No doubt, the SADR has all the attributes of statehood for it has conducted itself as a state in significant and relatively sophisticated ways for over three decades. 

It is therefore incorrect to suggest a new frame that recognises the statehood of the SADR as remedial action. 

The Israeli-Morocco plot

A new alliance between Morocco and Israel has raised warlike tensions in North Africa between the SADR occupier and its neighbour, Algeria. 

This alliance has been made all ‘strong’ by the status, later revoked, which had been granted to Israel led by the AU Commission chair, Mr Moussa Faki Mahamat. 

Also, more than one million Israelis are of Moroccan origin and Morocco has also maintained a Jewish community whose rights are recognised by its 2011 Constitution.

Above all, the institutional mechanics of the AU do not allow for the granting of the observer status to Israel because its behaviour is not compatible with the goals and principles of the AU. 

For the AU, a country that is granted this status “must behave in a way that is compatible with the goals and principles of the Constitutive Act of the organisation, the right to self-determination, the non-occupation of territories by force and the obligation to settle disputes peacefully.” 

The Israeli government’s actions, especially in Palestine and Syria, are not compatible with the AU goals.

It therefore is incorrect to grant Israel a place in the AU after it has, for long, denied the ability of the people of Palestine the right to meaningful self-determination, which it has thwarted since 1948, and what Morocco has done against the Sahrawis since 1975. 

On the other hand, to provoke Algeria, last year the Moroccan government, through its deep state Makhzen arm, was embroiled in a large scale cyber espionage operation against Algerian officials using the Israeli-made Pegasus spyware.

Morocco has however outrightly chosen confrontation with Algeria and trying to drag it into a conflict with serious geopolitical consequences for countries of that region. 

Spain, a key player as former colonial master of the SADR, has little much to say after Moroccan blackmail of the government of Pedro Sanchez. 

For Morocco and Algeria, the two neighbours have cut diplomatic ties. 

Rocking the AU’s boat and seeing disunity among African countries is a goal by “friends-within-and-enemies-within” and it is becoming the last straw on the goals of the AU ahead of 2063.

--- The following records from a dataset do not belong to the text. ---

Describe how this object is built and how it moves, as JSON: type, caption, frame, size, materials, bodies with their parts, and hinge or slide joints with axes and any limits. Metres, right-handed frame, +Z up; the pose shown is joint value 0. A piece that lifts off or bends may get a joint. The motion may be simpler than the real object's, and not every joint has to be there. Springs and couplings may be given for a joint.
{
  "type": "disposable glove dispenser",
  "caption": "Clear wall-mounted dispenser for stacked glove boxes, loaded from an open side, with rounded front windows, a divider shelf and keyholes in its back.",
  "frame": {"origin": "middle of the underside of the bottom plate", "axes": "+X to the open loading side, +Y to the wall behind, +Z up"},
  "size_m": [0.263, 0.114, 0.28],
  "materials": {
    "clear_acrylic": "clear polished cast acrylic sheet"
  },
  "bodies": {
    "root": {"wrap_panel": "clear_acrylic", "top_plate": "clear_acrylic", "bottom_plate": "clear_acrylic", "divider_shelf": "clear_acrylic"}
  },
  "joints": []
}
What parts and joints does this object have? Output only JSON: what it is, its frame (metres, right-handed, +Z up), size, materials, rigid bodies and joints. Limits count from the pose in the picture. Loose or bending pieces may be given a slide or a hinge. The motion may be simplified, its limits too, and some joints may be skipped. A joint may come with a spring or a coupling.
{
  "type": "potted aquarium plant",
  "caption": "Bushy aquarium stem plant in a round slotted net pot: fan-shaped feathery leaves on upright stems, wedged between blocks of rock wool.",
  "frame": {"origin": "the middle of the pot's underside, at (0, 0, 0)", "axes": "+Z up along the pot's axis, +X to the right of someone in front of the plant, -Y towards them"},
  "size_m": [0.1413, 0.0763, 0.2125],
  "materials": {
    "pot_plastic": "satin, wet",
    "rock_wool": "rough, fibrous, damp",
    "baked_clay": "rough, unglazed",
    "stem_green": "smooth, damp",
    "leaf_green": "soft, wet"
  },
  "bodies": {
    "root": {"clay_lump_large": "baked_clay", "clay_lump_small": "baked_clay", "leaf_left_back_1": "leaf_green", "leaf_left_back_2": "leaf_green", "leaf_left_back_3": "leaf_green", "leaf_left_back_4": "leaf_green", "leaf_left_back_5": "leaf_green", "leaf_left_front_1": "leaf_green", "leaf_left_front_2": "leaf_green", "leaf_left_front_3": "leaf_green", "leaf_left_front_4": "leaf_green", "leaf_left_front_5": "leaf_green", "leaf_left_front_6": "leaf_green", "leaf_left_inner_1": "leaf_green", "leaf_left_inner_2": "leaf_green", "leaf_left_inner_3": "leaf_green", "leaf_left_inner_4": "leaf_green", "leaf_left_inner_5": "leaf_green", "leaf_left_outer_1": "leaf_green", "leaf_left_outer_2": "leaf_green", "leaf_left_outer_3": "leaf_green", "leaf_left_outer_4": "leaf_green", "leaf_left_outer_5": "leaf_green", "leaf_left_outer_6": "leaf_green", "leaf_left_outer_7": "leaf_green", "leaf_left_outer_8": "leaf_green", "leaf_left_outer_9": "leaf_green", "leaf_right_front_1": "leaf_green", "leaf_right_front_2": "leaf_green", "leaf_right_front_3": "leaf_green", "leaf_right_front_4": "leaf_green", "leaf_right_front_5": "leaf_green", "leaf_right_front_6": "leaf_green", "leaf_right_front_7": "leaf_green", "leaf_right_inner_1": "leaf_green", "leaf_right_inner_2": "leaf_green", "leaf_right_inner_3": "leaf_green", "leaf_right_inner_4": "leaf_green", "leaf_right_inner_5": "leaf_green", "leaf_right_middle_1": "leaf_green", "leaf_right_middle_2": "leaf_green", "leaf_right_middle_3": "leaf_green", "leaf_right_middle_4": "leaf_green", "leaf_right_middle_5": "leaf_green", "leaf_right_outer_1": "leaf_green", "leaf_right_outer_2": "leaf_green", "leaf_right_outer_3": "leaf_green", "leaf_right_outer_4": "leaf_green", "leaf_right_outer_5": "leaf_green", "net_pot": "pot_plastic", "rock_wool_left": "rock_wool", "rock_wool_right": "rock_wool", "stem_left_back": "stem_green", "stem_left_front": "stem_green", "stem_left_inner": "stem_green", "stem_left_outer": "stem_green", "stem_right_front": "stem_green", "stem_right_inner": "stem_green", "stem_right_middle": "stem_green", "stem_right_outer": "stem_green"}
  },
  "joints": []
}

African countries, through the help of Algeria, have had the hard test of national liberation by arms and this Africa should precisely be faithful to this history. 

Advance the right agenda

Agenda 2063 opens up the road on the importance of a peaceful path of African renaissance with the maintenance of values of unity, peace, Pan Africanism and strong political and cultural heritage links. 

In all matters, Africans need a complementary and unitary voice that has a say in this changing world.

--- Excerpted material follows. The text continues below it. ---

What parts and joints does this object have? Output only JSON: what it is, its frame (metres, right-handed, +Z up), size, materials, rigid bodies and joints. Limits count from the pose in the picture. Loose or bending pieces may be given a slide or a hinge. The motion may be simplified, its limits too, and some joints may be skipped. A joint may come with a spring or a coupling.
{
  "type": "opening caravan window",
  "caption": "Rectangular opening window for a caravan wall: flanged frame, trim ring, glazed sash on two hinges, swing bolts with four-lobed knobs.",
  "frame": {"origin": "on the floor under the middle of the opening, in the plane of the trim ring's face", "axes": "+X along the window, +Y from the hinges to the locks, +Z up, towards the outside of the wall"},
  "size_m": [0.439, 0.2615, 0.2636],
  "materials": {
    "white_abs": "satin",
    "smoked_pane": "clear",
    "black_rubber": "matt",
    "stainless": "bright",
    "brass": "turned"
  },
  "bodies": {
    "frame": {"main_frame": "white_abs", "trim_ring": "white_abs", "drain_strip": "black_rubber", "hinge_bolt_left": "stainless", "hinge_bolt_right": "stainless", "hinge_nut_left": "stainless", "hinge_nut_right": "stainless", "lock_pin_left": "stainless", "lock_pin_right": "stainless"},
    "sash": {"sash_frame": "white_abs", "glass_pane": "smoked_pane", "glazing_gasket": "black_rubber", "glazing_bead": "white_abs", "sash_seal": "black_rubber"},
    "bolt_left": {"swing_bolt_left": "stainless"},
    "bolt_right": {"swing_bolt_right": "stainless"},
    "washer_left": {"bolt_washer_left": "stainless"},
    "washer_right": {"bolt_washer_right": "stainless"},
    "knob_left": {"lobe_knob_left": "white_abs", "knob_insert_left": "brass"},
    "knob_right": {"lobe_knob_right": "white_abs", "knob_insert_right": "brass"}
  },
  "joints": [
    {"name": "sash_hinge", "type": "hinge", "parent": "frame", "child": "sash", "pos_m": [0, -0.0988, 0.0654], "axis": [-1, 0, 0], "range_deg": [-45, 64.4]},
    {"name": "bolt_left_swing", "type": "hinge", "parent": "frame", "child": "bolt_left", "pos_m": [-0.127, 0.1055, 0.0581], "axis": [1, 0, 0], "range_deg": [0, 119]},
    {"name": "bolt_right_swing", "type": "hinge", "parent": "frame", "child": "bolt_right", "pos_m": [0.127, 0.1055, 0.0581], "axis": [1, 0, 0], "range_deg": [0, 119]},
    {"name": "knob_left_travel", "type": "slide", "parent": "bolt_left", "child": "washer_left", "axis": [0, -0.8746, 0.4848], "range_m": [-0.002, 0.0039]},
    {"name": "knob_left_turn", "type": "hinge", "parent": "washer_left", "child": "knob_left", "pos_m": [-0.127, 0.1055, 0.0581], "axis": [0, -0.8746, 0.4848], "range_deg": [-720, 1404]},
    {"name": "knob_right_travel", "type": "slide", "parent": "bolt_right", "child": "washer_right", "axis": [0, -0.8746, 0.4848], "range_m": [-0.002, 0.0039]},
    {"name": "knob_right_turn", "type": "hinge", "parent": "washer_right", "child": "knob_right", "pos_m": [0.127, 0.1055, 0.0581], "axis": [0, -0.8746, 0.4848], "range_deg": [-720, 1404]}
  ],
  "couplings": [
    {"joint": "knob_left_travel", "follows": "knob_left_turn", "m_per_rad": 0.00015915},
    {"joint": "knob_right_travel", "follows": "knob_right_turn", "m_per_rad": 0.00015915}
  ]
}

The Agenda 2063 is too important to be left to the AU alone but instead, the renewal of Africa must be driven by its people and its governments on the platforms of shared mutual values that shun occupation, tension and externalist politics.

The SADR’s occupation, among other issues, is a greater danger to African aspirations and a taint on the vision of total independence of Africa’s territories by the continent’s founding fathers. 

Countries like Algeria, Ghana, Guinea and Libya provided significant help to Africa’s independence and a new continental renaissance. 

To demolish the unity that was formulated in fighting colonialism at this moment is an initiative that will only benefit those plotting against the continent.